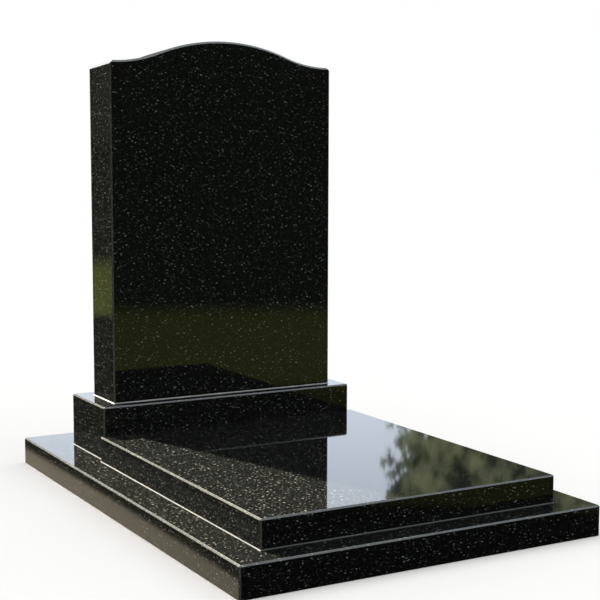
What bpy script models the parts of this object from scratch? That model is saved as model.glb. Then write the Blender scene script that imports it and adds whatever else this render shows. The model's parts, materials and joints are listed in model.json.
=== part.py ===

--

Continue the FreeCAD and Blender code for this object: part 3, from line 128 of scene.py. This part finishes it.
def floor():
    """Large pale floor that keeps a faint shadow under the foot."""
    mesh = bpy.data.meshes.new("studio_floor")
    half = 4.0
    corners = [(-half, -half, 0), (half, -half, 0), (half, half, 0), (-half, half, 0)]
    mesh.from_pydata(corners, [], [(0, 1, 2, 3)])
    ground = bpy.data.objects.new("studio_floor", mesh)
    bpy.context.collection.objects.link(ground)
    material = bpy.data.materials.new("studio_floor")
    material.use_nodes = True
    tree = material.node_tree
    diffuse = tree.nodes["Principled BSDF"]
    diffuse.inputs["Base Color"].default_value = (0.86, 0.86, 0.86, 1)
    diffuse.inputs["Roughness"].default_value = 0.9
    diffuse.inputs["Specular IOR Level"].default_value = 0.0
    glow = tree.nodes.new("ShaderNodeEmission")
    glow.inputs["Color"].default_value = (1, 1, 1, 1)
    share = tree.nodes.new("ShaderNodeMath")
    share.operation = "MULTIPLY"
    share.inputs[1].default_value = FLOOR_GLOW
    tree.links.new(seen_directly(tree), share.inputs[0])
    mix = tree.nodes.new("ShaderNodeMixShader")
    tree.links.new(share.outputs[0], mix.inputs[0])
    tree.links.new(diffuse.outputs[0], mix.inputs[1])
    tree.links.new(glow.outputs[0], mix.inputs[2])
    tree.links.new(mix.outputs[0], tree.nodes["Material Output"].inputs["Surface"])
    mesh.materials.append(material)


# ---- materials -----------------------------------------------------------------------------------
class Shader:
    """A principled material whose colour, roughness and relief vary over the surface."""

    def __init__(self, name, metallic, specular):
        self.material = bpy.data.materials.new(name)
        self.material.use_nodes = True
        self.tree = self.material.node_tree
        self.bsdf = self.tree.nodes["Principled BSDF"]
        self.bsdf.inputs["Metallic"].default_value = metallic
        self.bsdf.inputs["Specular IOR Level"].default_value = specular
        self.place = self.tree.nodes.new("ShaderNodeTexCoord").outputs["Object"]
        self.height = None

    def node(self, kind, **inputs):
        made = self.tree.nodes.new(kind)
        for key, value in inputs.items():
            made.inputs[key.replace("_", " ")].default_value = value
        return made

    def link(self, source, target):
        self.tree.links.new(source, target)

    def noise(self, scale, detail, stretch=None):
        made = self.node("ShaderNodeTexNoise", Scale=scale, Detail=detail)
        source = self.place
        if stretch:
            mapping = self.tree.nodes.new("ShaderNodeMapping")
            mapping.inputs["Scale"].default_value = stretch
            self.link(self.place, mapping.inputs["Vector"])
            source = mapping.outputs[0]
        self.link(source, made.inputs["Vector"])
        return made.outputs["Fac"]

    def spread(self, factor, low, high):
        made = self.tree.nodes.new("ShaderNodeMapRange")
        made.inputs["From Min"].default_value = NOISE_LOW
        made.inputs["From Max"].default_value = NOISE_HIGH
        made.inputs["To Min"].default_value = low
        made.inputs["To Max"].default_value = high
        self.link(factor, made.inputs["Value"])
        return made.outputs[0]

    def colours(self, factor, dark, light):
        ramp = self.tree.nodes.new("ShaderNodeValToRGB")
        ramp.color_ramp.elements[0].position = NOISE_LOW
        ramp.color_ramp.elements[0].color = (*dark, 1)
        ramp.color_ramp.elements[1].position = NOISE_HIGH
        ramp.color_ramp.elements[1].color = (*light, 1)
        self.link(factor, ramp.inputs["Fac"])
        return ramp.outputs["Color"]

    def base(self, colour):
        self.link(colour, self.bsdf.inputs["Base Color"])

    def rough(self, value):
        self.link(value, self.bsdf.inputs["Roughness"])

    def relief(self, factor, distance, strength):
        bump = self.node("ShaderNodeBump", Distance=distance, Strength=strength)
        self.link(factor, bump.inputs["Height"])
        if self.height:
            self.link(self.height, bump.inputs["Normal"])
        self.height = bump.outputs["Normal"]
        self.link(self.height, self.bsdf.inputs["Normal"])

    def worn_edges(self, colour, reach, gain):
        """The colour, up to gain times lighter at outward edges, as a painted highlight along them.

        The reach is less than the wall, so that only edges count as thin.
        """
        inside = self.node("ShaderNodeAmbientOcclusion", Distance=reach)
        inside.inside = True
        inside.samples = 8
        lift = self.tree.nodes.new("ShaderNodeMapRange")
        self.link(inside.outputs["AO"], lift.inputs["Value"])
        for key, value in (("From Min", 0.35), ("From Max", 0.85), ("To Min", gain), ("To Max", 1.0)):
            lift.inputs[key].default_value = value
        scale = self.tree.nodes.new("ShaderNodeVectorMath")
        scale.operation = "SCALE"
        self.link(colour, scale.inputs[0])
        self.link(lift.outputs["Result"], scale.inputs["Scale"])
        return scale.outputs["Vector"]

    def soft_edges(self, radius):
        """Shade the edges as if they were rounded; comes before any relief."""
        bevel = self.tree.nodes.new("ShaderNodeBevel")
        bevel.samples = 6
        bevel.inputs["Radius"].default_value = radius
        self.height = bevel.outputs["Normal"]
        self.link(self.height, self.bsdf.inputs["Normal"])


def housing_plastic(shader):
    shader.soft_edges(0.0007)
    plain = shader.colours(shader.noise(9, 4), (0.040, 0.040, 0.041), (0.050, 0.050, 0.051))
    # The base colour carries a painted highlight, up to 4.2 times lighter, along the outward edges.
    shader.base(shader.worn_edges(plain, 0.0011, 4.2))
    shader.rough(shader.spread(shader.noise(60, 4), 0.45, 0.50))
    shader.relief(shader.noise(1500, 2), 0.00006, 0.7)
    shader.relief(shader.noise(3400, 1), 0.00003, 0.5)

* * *

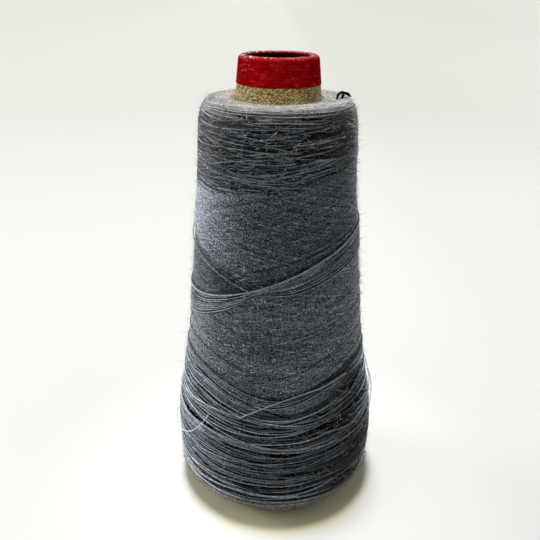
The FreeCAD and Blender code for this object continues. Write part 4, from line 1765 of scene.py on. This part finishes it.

**To do**
Look through the entries above and report each line where the string "materials" occurs.

**Task result**
What bpy script models the parts of this object from scratch? That model is saved as model.glb. Then write the Blender scene script that imports it and adds whatever else this render shows. The model's parts, materials and joints are listed in model.json.
    material = bpy.data.materials.new("studio_floor")
    mesh.materials.append(material)
# ---- materials -----------------------------------------------------------------------------------
        self.material = bpy.data.materials.new(name)